Cerchiamo, però, di essere onesti: ci sono anche conservatori che sono disposti a censurare i ricchi. Anzi, di recente buona parte della stampa conservatrice affronta il tema di un’élite americana che non lavora, che ha perso la serietà e la moderazione che pure un tempo aveva. Peggy Noonan parla di “élite decadenti”, che fanno battute su come si fanno i soldi a danno della povera gente. Charles Murray, che nel libro “Coming Apart” racconta quella che chiama la decadenza dei valori della classe operaia bianca, denuncia anche l’atteggiamento “sconveniente” dei più ricchi, il loro sontuoso stile di vita e le case grandiose in cui vivono.
Ma c’è stato davvero quest’aumento esplosivo nell’ostentazione delle ricchezze? E, se c’è stato, riflette un declino morale o un semplice cambiamento di circostanze?
Ho appena riletto un interessante articolo intitolato “Come vivono i top manager”, originariamente pubblicato su Fortune nel 1955 e ristampato un paio di anni fa. È un ritratto dell’élite americana di due generazioni fa, dal quale si scopre che la vita dell’élite di quella generazione era molto più sobria, più decorosa, se volete, di quella dei Padroni dell’Universo di oggi.
“Un importante manager di oggi”, diceva l’articolo, “è probabile che abbia una casa senza pretese e relativamente piccola, forse sette camere e due bagni e mezzo”, possieda due autovetture e “se la cavi con uno o due collaboratori domestici”. Non c’era ostentazione anche per altri aspetti: in quell’élite “le relazioni extraconiugali non sono tanto importanti da discuterne”. In realtà, sono sicuro che ce ne fossero, ma la gente non le ostentava. L’élite del 1955 almeno fingeva di dare buoni esempi di comportamento responsabile.
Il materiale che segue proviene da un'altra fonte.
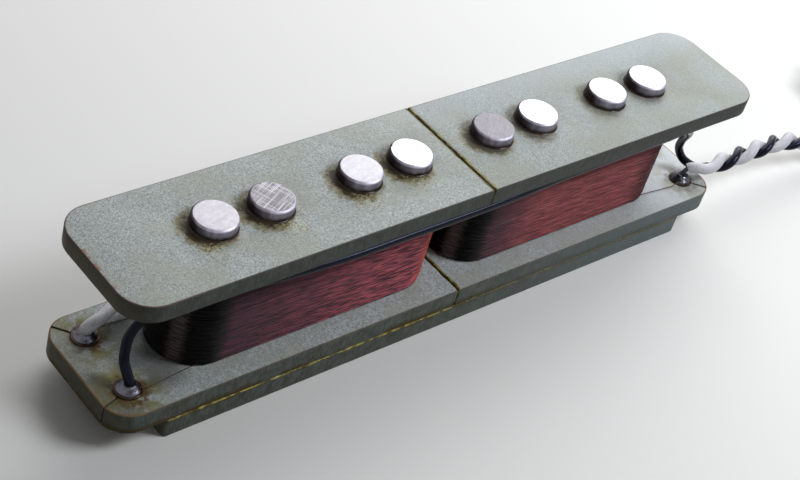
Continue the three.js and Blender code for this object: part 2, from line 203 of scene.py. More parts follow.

Ma prima di lamentarsi di standard che declinano, c’è qualcosa che bisognerebbe sapere: nella celebrazione della sobria, modesta élite d’affari americana, Fortune ha descritto questa sobrietà e modestia come qualcosa di nuovo, evidenziando come le case modeste e i motoscafi del 1955 contrastassero con i palazzi e gli yacht di una generazione precedente. E perché l’élite non ostentava la propria ricchezza come in passato? Perché non poteva più permettersi di vivere in quel modo. Il grande yacht, ci diceva Fortune, “è affondato nel mare della tassazione progressiva.”
Ma da allora quel mare si è ritirato. Sono tornati gli yacht giganti e le case enormi. In posti come Greenwich, nel Connecticut, alcuni delle “ville fuori misura” che Fortune aveva descritto come reliquie del passato sono stati sostituite con ville ancora più grandi.
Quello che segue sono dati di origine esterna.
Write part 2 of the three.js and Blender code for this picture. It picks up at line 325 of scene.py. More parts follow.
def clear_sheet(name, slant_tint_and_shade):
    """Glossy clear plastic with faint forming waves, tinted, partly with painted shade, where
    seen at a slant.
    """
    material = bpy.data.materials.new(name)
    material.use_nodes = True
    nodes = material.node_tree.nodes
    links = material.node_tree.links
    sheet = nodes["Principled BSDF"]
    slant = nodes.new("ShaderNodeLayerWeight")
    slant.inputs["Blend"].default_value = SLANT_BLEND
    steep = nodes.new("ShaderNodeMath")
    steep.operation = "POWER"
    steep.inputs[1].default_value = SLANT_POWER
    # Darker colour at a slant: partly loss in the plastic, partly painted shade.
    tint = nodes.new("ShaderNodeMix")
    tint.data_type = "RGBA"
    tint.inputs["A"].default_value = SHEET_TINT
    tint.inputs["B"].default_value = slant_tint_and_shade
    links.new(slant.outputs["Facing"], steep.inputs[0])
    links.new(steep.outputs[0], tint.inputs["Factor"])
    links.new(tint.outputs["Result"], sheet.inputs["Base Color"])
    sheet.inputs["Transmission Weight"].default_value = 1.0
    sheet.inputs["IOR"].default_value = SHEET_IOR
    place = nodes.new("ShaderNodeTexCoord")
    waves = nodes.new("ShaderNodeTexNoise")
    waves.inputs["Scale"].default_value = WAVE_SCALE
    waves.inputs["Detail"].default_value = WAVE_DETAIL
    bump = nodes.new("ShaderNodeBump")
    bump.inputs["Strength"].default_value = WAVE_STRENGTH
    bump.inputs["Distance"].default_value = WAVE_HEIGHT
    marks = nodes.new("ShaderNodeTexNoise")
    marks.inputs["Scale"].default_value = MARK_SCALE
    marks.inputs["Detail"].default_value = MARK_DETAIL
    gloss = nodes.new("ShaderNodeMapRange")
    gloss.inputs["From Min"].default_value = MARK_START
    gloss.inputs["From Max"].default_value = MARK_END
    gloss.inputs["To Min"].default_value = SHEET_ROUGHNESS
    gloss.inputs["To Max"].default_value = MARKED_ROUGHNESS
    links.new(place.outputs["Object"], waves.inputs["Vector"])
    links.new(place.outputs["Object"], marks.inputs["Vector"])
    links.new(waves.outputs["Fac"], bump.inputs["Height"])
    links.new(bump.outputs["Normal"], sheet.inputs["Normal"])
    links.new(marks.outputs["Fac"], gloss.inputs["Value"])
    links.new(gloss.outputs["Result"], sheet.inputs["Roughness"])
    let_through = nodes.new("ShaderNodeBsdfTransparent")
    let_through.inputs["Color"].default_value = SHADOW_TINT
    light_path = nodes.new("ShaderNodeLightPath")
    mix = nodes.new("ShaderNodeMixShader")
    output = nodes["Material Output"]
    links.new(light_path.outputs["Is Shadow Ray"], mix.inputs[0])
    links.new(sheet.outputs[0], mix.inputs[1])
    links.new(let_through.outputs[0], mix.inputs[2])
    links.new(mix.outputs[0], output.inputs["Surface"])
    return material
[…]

E non c’è alcun mistero su ciò che è cambiato rispetto ai buoni vecchi tempi di un’élite che sapeva contenersi. Basta seguire il flusso del denaro. Oggi ci sono di nuovo un’estrema disparità di reddito e un basso livello di tassazione per i redditi alti. Ad esempio, nel 1955 i 400 americani a più alto reddito pagavano più della metà dei loro redditi in tasse federali, oggi ne pagano meno di un quinto. E, inevitabilmente, il ritorno della grande ricchezza poco tassata ha portato il ritorno all’ostentazione tipica della Belle Époque.
C’è qualche possibilità che esortazioni morali, appelli a dare esempi migliori, possano indurre i ricchi a non ostentare così tanto? No, nessuna.
Non è solo perché chi può permettersi di vivere nel lusso tende naturalmente all’ostentazione. Come Thorstein Veblen ci ha spiegato molto tempo fa, in una società fortemente diseguale i ricchi si sentono obbligati a “consumi vistosi”, a spendere in maniera molto evidente per dimostrare la loro ricchezza. E la moderna scienza sociale conferma quest’intuizione. Ad esempio, i ricercatori della Federal Reserve hanno dimostrato che le persone che vivono in quartieri con grandi disuguaglianze sono più propense ad acquistare auto di lusso rispetto a quelle che vivono in ambienti più omogenei. È chiaro che un’alta disuguaglianza genera nei ricchi il bisogno psicologico di spendere soldi in maniera da segnalare il proprio status sociale.
Il punto è che rimproverare i ricchi per la loro volgarità può essere meno offensivo che far lezioni di morale ai poveri esortandoli a rimediare alle proprie colpe, ma è altrettanto inutile. Essendo la natura umana quella che è, è sciocco aspettarsi umiltà da una élite privilegiata. Quindi, se si pensa che la nostra società ha bisogno di più umiltà, si dovrebbero sostenere politiche che consentano di ridurre i privilegi delle élite.